§ **Work to complete**
Return the listing below word for word.
Data block start
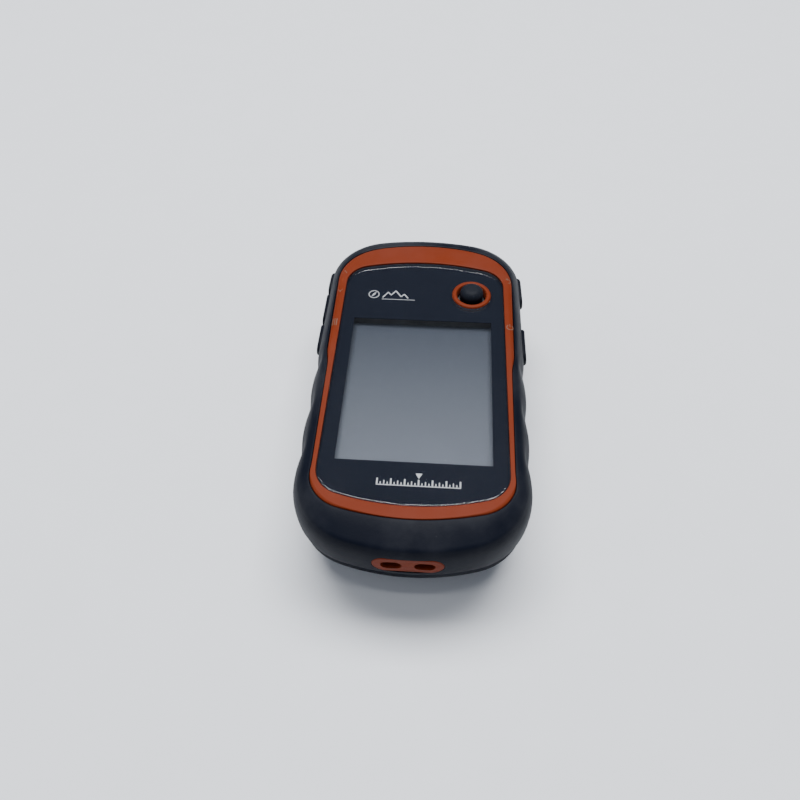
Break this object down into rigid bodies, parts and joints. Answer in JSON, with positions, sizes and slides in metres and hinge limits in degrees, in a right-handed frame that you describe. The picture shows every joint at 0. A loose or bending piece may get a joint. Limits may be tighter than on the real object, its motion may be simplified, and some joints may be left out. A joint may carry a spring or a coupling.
{
  "type": "handheld gps unit",
  "caption": "Rugged handheld satellite navigator with a tall screen, thumb stick, side keys, rubber grip, wrist loop bar and a battery cover with a slide-on mounting spine.",
  "frame": {"origin": "on the plane that the unit rests on (outer face of the mounting spine), under the middle of its outline", "axes": "+X to the right of the screen, +Y towards the thumb stick end, +Z out of the screen"},
  "size_m": [0.0546, 0.103, 0.033],
  "materials": {
    "rubber": "fine matt grain",
    "key_rubber": "smooth matt",
    "band_plastic": "satin metallic orange",
    "case_plastic": "fine spark texture",
    "lens": "polished, clear",
    "mask_ink": "printed ink",
    "display": "reflective liquid crystal",
    "light_guide": "white, satin",
    "stamped_steel": "tinned",
    "foam": "closed-cell foam",
    "ribbon_film": "amber film",
    "stick_rubber": "matt",
    "stick_plastic": "moulded",
    "pin_steel": "ground",
    "board": "solder resist over glass fibre",
    "chip": "moulded",
    "ceramic": "fired ceramic",
    "silver_pad": "printed silver",
    "cell_can": "foil sleeve over a steel can",
    "contact_metal": "nickel plate",
    "screw_steel": "black zinc",
    "seal_rubber": "soft silicone",
    "lock_plastic": "glass filled"
  },
  "bodies": {
    "case": {"antenna_block": "ceramic", "antenna_patch": "silver_pad", "battery_cells": "cell_can", "bezel_band": "band_plastic", "board_chips": "chip", "board_screws": "screw_steel", "card_holder": "chip", "case_gasket": "seal_rubber", "case_screws": "screw_steel", "contact_plates": "contact_metal", "contact_springs": "contact_metal", "display_backlight": "light_guide", "display_gasket": "foam", "display_glass": "display", "display_lens": "lens", "display_ribbon": "ribbon_film", "display_tray": "stamped_steel", "front_case": "case_plastic", "key_switches": "stick_plastic", "lanyard_insert": "band_plastic", "lens_mask": "mask_ink", "main_board": "board", "memory_card": "chip", "rear_case": "case_plastic", "receiver_shield": "stamped_steel", "rubber_grip": "rubber", "stick_base": "stick_plastic", "stick_dome": "stamped_steel", "stick_ring": "band_plastic", "stick_seal": "seal_rubber", "usb_cap_anchor": "rubber", "usb_socket": "stamped_steel"},
    "zoom_in": {"zoom_in_key": "key_rubber"},
    "zoom_out": {"zoom_out_key": "key_rubber"},
    "menu": {"menu_key": "key_rubber"},
    "back": {"back_key": "key_rubber"},
    "power": {"power_key": "key_rubber"},
    "gimbal": {"stick_gimbal": "stick_plastic"},
    "rocker": {"stick_rocker": "stick_plastic"},
    "stick": {"stick_shaft": "pin_steel", "stick_cap": "stick_rubber"},
    "port_cap": {"usb_cap": "rubber"},
    "cover": {"battery_cover": "case_plastic"},
    "lock": {"lock_knob": "lock_plastic", "lock_cam": "lock_plastic"},
    "ring": {"lock_ring": "pin_steel"}
  },
  "joints": [
    {"name": "zoom_in_press", "type": "slide", "parent": "case", "child": "zoom_in", "axis": [1, 0, 0], "range_m": [0, 0.0006], "stiffness_N_per_m": 800, "springref_m": -0.0002},
    {"name": "zoom_out_press", "type": "slide", "parent": "case", "child": "zoom_out", "axis": [1, 0, 0], "range_m": [0, 0.0006], "stiffness_N_per_m": 800, "springref_m": -0.0002},
    {"name": "menu_press", "type": "slide", "parent": "case", "child": "menu", "axis": [1, 0, 0], "range_m": [0, 0.0006], "stiffness_N_per_m": 800, "springref_m": -0.0002},
    {"name": "back_press", "type": "slide", "parent": "case", "child": "back", "axis": [-1, 0, 0], "range_m": [0, 0.0006], "stiffness_N_per_m": 800, "springref_m": -0.0002},
    {"name": "power_press", "type": "slide", "parent": "case", "child": "power", "axis": [-1, 0, 0], "range_m": [0, 0.0006], "stiffness_N_per_m": 800, "springref_m": -0.0002},
    {"name": "stick_tilt_x", "type": "hinge", "parent": "case", "child": "gimbal", "pos_m": [0.0126, 0.0246, 0.0262], "axis": [1, 0, 0], "range_deg": [-6, 6], "stiffness_Nm_per_rad": 0.02},
    {"name": "stick_tilt_y", "type": "hinge", "parent": "gimbal", "child": "rocker", "pos_m": [0.0126, 0.0246, 0.0262], "axis": [0, 1, 0], "range_deg": [-6, 6], "stiffness_Nm_per_rad": 0.02},
    {"name": "stick_press", "type": "slide", "parent": "rocker", "child": "stick", "axis": [0, 0, -1], "range_m": [0, 0.0004], "stiffness_N_per_m": 1500, "springref_m": -0.0002},
    {"name": "port_cap_swing", "type": "hinge", "parent": "case", "child": "port_cap", "pos_m": [0, 0.0427, 0.0032], "axis": [1, 0, 0], "range_deg": [0, 120]},
    {"name": "cover_swing", "type": "hinge", "parent": "case", "child": "cover", "pos_m": [0, 0.0303, 0.0032], "axis": [1, 0, 0], "range_deg": [0, 75]},
    {"name": "lock_turn", "type": "hinge", "parent": "cover", "child": "lock", "pos_m": [0, -0.0339, 0.0032], "axis": [0, 0, -1], "range_deg": [0, 90]},
    {"name": "ring_fold", "type": "hinge", "parent": "lock", "child": "ring", "pos_m": [0, -0.0339, 0.001], "axis": [1, 0, 0], "range_deg": [0, 100]}
  ]
}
Data block end
§ **The result**
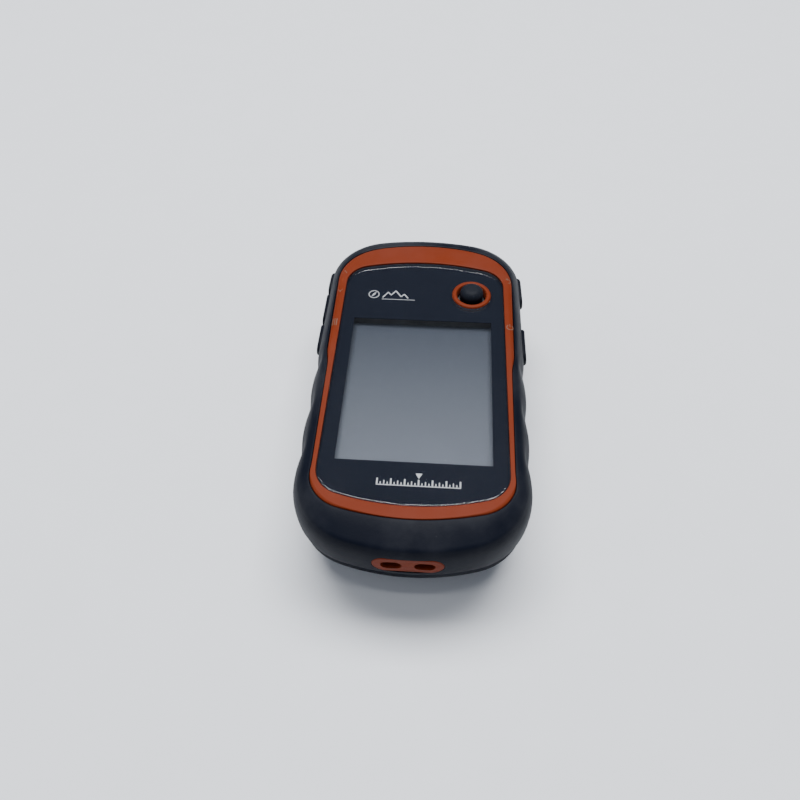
Break this object down into rigid bodies, parts and joints. Answer in JSON, with positions, sizes and slides in metres and hinge limits in degrees, in a right-handed frame that you describe. The picture shows every joint at 0. A loose or bending piece may get a joint. Limits may be tighter than on the real object, its motion may be simplified, and some joints may be left out. A joint may carry a spring or a coupling.
{
  "type": "handheld gps unit",
  "caption": "Rugged handheld satellite navigator with a tall screen, thumb stick, side keys, rubber grip, wrist loop bar and a battery cover with a slide-on mounting spine.",
  "frame": {"origin": "on the plane that the unit rests on (outer face of the mounting spine), under the middle of its outline", "axes": "+X to the right of the screen, +Y towards the thumb stick end, +Z out of the screen"},
  "size_m": [0.0546, 0.103, 0.033],
  "materials": {
    "rubber": "fine matt grain",
    "key_rubber": "smooth matt",
    "band_plastic": "satin metallic orange",
    "case_plastic": "fine spark texture",
    "lens": "polished, clear",
    "mask_ink": "printed ink",
    "display": "reflective liquid crystal",
    "light_guide": "white, satin",
    "stamped_steel": "tinned",
    "foam": "closed-cell foam",
    "ribbon_film": "amber film",
    "stick_rubber": "matt",
    "stick_plastic": "moulded",
    "pin_steel": "ground",
    "board": "solder resist over glass fibre",
    "chip": "moulded",
    "ceramic": "fired ceramic",
    "silver_pad": "printed silver",
    "cell_can": "foil sleeve over a steel can",
    "contact_metal": "nickel plate",
    "screw_steel": "black zinc",
    "seal_rubber": "soft silicone",
    "lock_plastic": "glass filled"
  },
  "bodies": {
    "case": {"antenna_block": "ceramic", "antenna_patch": "silver_pad", "battery_cells": "cell_can", "bezel_band": "band_plastic", "board_chips": "chip", "board_screws": "screw_steel", "card_holder": "chip", "case_gasket": "seal_rubber", "case_screws": "screw_steel", "contact_plates": "contact_metal", "contact_springs": "contact_metal", "display_backlight": "light_guide", "display_gasket": "foam", "display_glass": "display", "display_lens": "lens", "display_ribbon": "ribbon_film", "display_tray": "stamped_steel", "front_case": "case_plastic", "key_switches": "stick_plastic", "lanyard_insert": "band_plastic", "lens_mask": "mask_ink", "main_board": "board", "memory_card": "chip", "rear_case": "case_plastic", "receiver_shield": "stamped_steel", "rubber_grip": "rubber", "stick_base": "stick_plastic", "stick_dome": "stamped_steel", "stick_ring": "band_plastic", "stick_seal": "seal_rubber", "usb_cap_anchor": "rubber", "usb_socket": "stamped_steel"},
    "zoom_in": {"zoom_in_key": "key_rubber"},
    "zoom_out": {"zoom_out_key": "key_rubber"},
    "menu": {"menu_key": "key_rubber"},
    "back": {"back_key": "key_rubber"},
    "power": {"power_key": "key_rubber"},
    "gimbal": {"stick_gimbal": "stick_plastic"},
    "rocker": {"stick_rocker": "stick_plastic"},
    "stick": {"stick_shaft": "pin_steel", "stick_cap": "stick_rubber"},
    "port_cap": {"usb_cap": "rubber"},
    "cover": {"battery_cover": "case_plastic"},
    "lock": {"lock_knob": "lock_plastic", "lock_cam": "lock_plastic"},
    "ring": {"lock_ring": "pin_steel"}
  },
  "joints": [
    {"name": "zoom_in_press", "type": "slide", "parent": "case", "child": "zoom_in", "axis": [1, 0, 0], "range_m": [0, 0.0006], "stiffness_N_per_m": 800, "springref_m": -0.0002},
    {"name": "zoom_out_press", "type": "slide", "parent": "case", "child": "zoom_out", "axis": [1, 0, 0], "range_m": [0, 0.0006], "stiffness_N_per_m": 800, "springref_m": -0.0002},
    {"name": "menu_press", "type": "slide", "parent": "case", "child": "menu", "axis": [1, 0, 0], "range_m": [0, 0.0006], "stiffness_N_per_m": 800, "springref_m": -0.0002},
    {"name": "back_press", "type": "slide", "parent": "case", "child": "back", "axis": [-1, 0, 0], "range_m": [0, 0.0006], "stiffness_N_per_m": 800, "springref_m": -0.0002},
    {"name": "power_press", "type": "slide", "parent": "case", "child": "power", "axis": [-1, 0, 0], "range_m": [0, 0.0006], "stiffness_N_per_m": 800, "springref_m": -0.0002},
    {"name": "stick_tilt_x", "type": "hinge", "parent": "case", "child": "gimbal", "pos_m": [0.0126, 0.0246, 0.0262], "axis": [1, 0, 0], "range_deg": [-6, 6], "stiffness_Nm_per_rad": 0.02},
    {"name": "stick_tilt_y", "type": "hinge", "parent": "gimbal", "child": "rocker", "pos_m": [0.0126, 0.0246, 0.0262], "axis": [0, 1, 0], "range_deg": [-6, 6], "stiffness_Nm_per_rad": 0.02},
    {"name": "stick_press", "type": "slide", "parent": "rocker", "child": "stick", "axis": [0, 0, -1], "range_m": [0, 0.0004], "stiffness_N_per_m": 1500, "springref_m": -0.0002},
    {"name": "port_cap_swing", "type": "hinge", "parent": "case", "child": "port_cap", "pos_m": [0, 0.0427, 0.0032], "axis": [1, 0, 0], "range_deg": [0, 120]},
    {"name": "cover_swing", "type": "hinge", "parent": "case", "child": "cover", "pos_m": [0, 0.0303, 0.0032], "axis": [1, 0, 0], "range_deg": [0, 75]},
    {"name": "lock_turn", "type": "hinge", "parent": "cover", "child": "lock", "pos_m": [0, -0.0339, 0.0032], "axis": [0, 0, -1], "range_deg": [0, 90]},
    {"name": "ring_fold", "type": "hinge", "parent": "lock", "child": "ring", "pos_m": [0, -0.0339, 0.001], "axis": [1, 0, 0], "range_deg": [0, 100]}
  ]
}